If there had been no change in either the situation of the corporation or with reference to others who came in and subscribed for the stock contended for herein, no doubt plaintiffs would have been entitled to have paid for their stock with interest from the time it should have been done and then been in position to demand the relief they asked. But the equitable principles of estoppel apply as well to cases of this kind as to others, and the text in 14 Corpus Juris 487, in dealing with the rights of original subscribers, who by their delay in attempting to assert them have caused others to acquire rights which would be materially affected by plaintiffs' recovery, says: "Thus a suit to compel a corporation to issue a certificate of stock to plaintiff and for an accounting for dividends will be barred by laches if plaintiff, with knowledge that his alleged right was not recognized by the corporation, had delayed for a long time to enforce his claim, and during this time material evidence has been lost to the corporation, or third persons have acquired rights which would be materially affected by plaintiff's recovery." It is true the text is purporting to deal with laches which is composed of a part of the elements of an estoppel, though little short of it (Klineline v. Head, 205 Ky. 644); but the facts in this case supply the additional elements to complete the estoppel.
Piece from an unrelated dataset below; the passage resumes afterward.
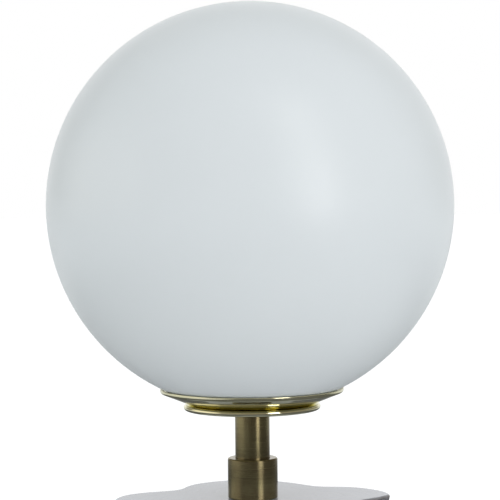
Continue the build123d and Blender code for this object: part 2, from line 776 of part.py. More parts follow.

The case of Snyder v. Charleston, etc., Bridge Co., 65 W. Va. 1, and reported in 131 Am. St. Rep. 947, had under consideration questions very analogous to the ones involved here. Plaintiff therein denied knowledge of the corporate meetings and other actions by it that were inconsistent with his being recognized as a stockholder, yet he admitted that he had "an 'inkling' of what was going on," and he occupied a much more favorable attitude to obtain the relief he sought than does any of the plaintiffs in this case, since the corporation was organized while he was a recognized stockholder and after he had paid for his stock. It appeared, however, on the corporate books, that he afterwards transferred his stock and he contended that the transfer was a forgery which he sought to have cancelled and himself reinstated as a stockholder. He did not seek relief until the rights of third parties had intervened and, because of his long silence and the intervening changes in the affairs of both the corporation had third parties, the court held him to be estopped, and in doing so said: "It would, therefore, seem that, if the doctrine of laches can ever be properly *373 invoked in defense of a claim, it is applicable with peculiar force in this case. The plaintiff delayed for six years to take any active steps for the enforcement of his right, knowing for at least five years of that time that he was not recognized by the said company as one of its stockholders. The rights of third parties would be materially changed, if plaintiff were to prevail."
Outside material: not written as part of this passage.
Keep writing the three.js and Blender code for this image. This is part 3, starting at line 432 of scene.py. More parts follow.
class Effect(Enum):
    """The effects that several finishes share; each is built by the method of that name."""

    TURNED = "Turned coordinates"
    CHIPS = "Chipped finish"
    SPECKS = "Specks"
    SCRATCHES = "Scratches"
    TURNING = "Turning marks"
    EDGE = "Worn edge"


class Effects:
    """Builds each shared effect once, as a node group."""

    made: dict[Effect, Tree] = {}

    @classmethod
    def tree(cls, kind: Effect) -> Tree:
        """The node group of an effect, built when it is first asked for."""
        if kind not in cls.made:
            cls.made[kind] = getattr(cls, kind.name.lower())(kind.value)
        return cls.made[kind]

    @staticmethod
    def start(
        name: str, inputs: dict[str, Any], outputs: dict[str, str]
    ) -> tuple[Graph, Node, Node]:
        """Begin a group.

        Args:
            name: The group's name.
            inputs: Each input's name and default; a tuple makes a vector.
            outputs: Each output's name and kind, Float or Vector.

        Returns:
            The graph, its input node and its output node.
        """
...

In the case of Perkins v. Union Buttonhole and Embroidery Machinery Co., 12 Allen (Mass.) 273, a subscriber of the original articles of incorporation moved away before he paid his subscription and before the corporation was organized and his stock was afterwards subscribed for and taken by another. Later on he sought the same relief which plaintiffs seek in this case, and in denying it to him the court said: "We think that under the circumstances of the case his delay to perform the contract was unreasonable, and that they (defendants) were thereby released from all further obligation to him. As he had never assented to the organization of the corporation (the one actually organized) or to any of the acts done under it, they were authorized to treat him at that time as never having been a member." There is nothing in the cases of Owingsville and Mt. Sterling Turnpike Road Co. v. Bondurant, 107 Ky. 505, and Young v. Ashland Coal Iron Co., 19 Ky. L. R. 491, inconsistent with the views herein expressed. On the contrary, in the Bondurant case the doctrine above announced was expressly recognized in this language: "If the plaintiff's testator never owned the stock in question, or the right to assert claim thereto had been barred by the statute of limitations, or he is estopped toclaim it by reason of his long acquiescence, then, of course, no recovery could be had for dividends on the stock." (Our italics.)

In this case plaintiffs resided within the city where the fair was held each succeeding year after the first one in which they participated and which itself was held before any incorporation. The succeeding ones were held after incorporation and the record discloses that sufficient publicity was given to notify all persons within the community, not only that the corporation had been perfected but that it had been done without the participation of plaintiffs, and upon the theory that they had abandoned their prior rights, whatever they may have been. They saw the fair conducted under their own eyes from year to year, and so far as they knew perhaps at a loss, but when they ascertained that there had been a profit, *374 after allowing reasonable salaries to those whose efforts made it a success, they seek the benefits of an original stockholder, notwithstanding they never demanded any stock and in effect withdrew from all active participation following the first fair. To allow them to recover under such circumstances would be, to our minds, in the face, not only of the doctrine of laches, but likewise that of equitable estoppel.

We, therefore, conclude that the court erred in rendering the appealed from and it is reversed, with directions to dismiss the petitions.